DO THIS: Go through the listing and copy each line with the string "from".

Object data in JSON:
* * *
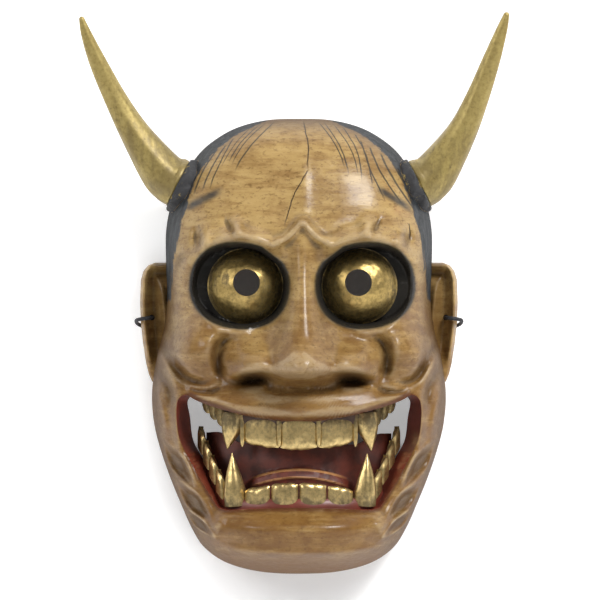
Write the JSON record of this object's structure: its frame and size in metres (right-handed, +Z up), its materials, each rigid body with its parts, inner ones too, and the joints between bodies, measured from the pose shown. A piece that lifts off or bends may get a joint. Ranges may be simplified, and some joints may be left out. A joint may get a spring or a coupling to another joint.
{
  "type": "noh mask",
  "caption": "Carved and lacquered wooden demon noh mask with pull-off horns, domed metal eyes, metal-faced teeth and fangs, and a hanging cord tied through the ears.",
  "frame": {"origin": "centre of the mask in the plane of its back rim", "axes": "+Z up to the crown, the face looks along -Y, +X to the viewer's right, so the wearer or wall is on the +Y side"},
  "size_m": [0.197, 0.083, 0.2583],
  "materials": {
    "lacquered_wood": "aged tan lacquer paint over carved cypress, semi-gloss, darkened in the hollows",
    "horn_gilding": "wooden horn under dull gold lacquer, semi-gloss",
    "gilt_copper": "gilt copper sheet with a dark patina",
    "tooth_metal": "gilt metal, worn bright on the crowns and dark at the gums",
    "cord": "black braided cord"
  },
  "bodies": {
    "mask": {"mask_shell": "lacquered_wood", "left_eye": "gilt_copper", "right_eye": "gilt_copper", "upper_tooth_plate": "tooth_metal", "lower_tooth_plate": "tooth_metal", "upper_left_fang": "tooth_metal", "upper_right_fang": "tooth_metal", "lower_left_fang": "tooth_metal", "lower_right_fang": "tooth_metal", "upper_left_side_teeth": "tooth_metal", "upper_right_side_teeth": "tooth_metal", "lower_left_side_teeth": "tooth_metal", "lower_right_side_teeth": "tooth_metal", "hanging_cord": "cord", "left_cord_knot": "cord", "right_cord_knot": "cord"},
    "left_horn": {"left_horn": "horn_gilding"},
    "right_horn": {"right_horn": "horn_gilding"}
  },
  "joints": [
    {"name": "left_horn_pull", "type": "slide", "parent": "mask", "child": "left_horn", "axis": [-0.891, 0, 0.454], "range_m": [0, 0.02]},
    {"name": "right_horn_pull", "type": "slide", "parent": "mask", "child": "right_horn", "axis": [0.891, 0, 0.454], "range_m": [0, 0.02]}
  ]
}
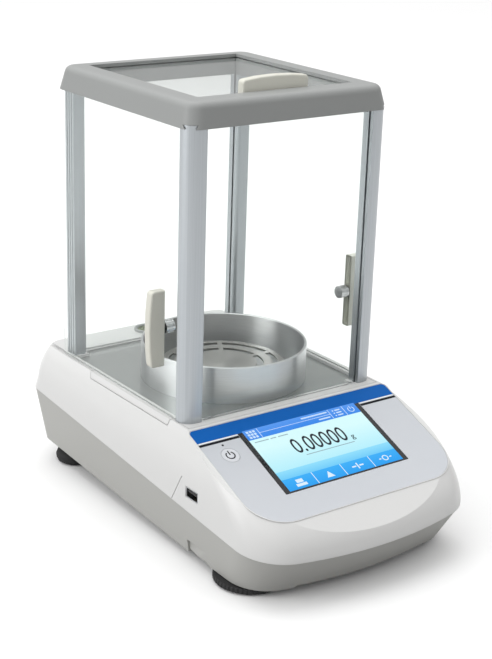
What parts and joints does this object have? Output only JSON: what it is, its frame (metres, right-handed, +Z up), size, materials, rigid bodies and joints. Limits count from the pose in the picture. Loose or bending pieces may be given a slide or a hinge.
* * *
SOLVED EXERCISE:
Write the JSON record of this object's structure: its frame and size in metres (right-handed, +Z up), its materials, each rigid body with its parts, inner ones too, and the joints between bodies, measured from the pose shown. A piece that lifts off or bends may get a joint. Ranges may be simplified, and some joints may be left out. A joint may get a spring or a coupling to another joint.
What parts and joints does this object have? Output only JSON: what it is, its frame (metres, right-handed, +Z up), size, materials, rigid bodies and joints. Limits count from the pose in the picture. Loose or bending pieces may be given a slide or a hinge.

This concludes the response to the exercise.